2. Walter Paget was the younger—and apparently less talented—brother of Sidney Paget (1860–1908) who is known for his illustrations of Arthur Conan Doyle’s stories of Sherlock Holmes. His illustrations for King Solomon’s Mines first appeared in the 1885 edition.
3. Férat’s 154 illustrations for L’Île Mystérieuse were engraved by Charles Barbant (d. 1922). They were included in the English-language edition: The Mysterious Island: The Modern Robinson Crusoe by Jules Verne; translated by WH.G. Kingston (New York: Scribner, Armstrong, & Company, 1876).
4. Regarding the rapid decline of wood engraving see comments in Museum of Fine Arts Bulletin vol. V, no. 30 (December 1907), p. 70 and Photo-Era Magazine vol. XVII, no. 4 (October 1906), p. 272. Both blame the invention of the halftone screen and process engraving.
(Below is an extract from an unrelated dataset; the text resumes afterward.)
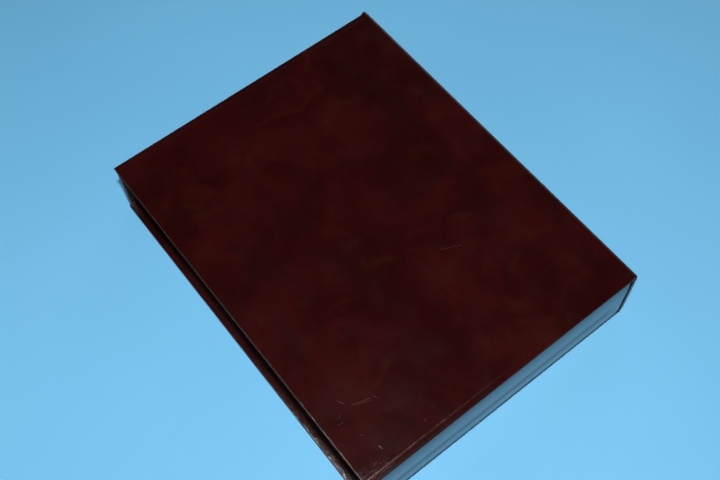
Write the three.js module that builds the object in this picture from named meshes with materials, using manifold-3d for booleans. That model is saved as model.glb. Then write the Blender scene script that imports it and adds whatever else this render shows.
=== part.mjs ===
// A box-type ring binder for A4 sheets, closed and lying on its back cover.
// +Z is up, +X points to the spine, -X to the open fore edge, +Y to the head and -Y to the tail.
// The origin is on the table, under the middle of the binder. Millimetres.
import * as THREE from "three";
import { mergeVertices } from "three/addons/utils/BufferGeometryUtils.js";
import Module from "manifold-3d";

const wasm = await Module();
wasm.setup();

// The case
const caseLength = 316; // head to tail, over the covers
const caseWidth = 248; // fore edge to the spine's outer face
const caseHeight = 60;
const glue = 0.1; // gap between pieces that are glued together
const skin = 0.5; // leatherette covering
const boardThick = 2;
const linerThick = 0.4;
const panelThick = skin + glue + boardThick + glue + skin;
const turnIn = 15; // the covering folded over to a panel's inner side
const edgeRound = 0.9; // covered edges are slightly round
const hingeReach = 6; // each board stops this far from the case's edge, so that the hinge can bend
const hingeThick = 0.9;
const earLength = 1.2; // the front hinge's cloth stands past the cover at head and tail
const wallRelief = 0.4; // the front cover's inner side clears the walls by this much
const wallSetback = 0.8; // from the covers' edges to the walls' faces
const spineClear = 0.4; // between a wall's end and the spine
const apronHigh = 27; // top of the strip of covering that ties each wall to the back cover
const apronThick = 0.4;
const apronMitre = 15; // the strip's spine end is cut back by this much at its top

// The ring mechanism
const ringX = 90; // middle of the mechanism
const sheetPitch = 80; // hole spacing of four-hole A4 sheets
const housingLength = 286;
const housingWidth = 30;
const housingHigh = 7.5;
const steel = 0.9;
const shoulder = 6; // half the flat top of the housing
const lipRise = 2; // the housing's sides are upright below this, over its foot
const lipLean = 1; // and lean in by this above it
const notchClear = 1.2; // on either side of a ring's wire
const notchStart = 4.6; // from the middle of the mechanism
const notchFoot = 1.4; // the sheet left below a notch
const beyond = 1; // a cutting solid runs past the surface that it cuts
const lipHigh = 2.2; // the blades' outer edges turn here, above the back cover
const bladeThick = 1.2;
const bladeLength = 262;
const bladeTilt = 5; // degrees below level while the rings are closed
const bladeSlack = 0.5; // between the blades, and to the housing's lips
const wire = 3.6; // ring wire diameter
const ringHigh = 40; // from the blades' turning line to the crown's wire
const postX = -9.4; // straight half, from the middle of the mechanism
const arcX = 15.6; // curved half's widest place
const arcFootX = 9.4;
const crownGap = 0.3; // between the tips of the two halves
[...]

E,H.R., the author of the note in the Bulletin, also complains that prior to the 1870s wood engraving had already abandoned “line” in favor of “tone” because of the demand for the medium to recreate photographs for letterpress printing. Also see “Nineteenth-Century Wood Engraving: Its Commercial Decline” by Jan Conway in Art Libraries Journal vol. 41, no. 4 (October 2016), pp. 224–234. Photo-engraving played a key role in Dwiggins’ career. There will be further posts on this topic in other installments of The Definitive Dwiggins.
5. From the entry on wood engraving in the Encyclopaedia Britannica: A Dictionary of Arts, Sciences, and General Information 11th ed. vol. XXVIIII (Cambridge: At the University Press, 1911), p. 800.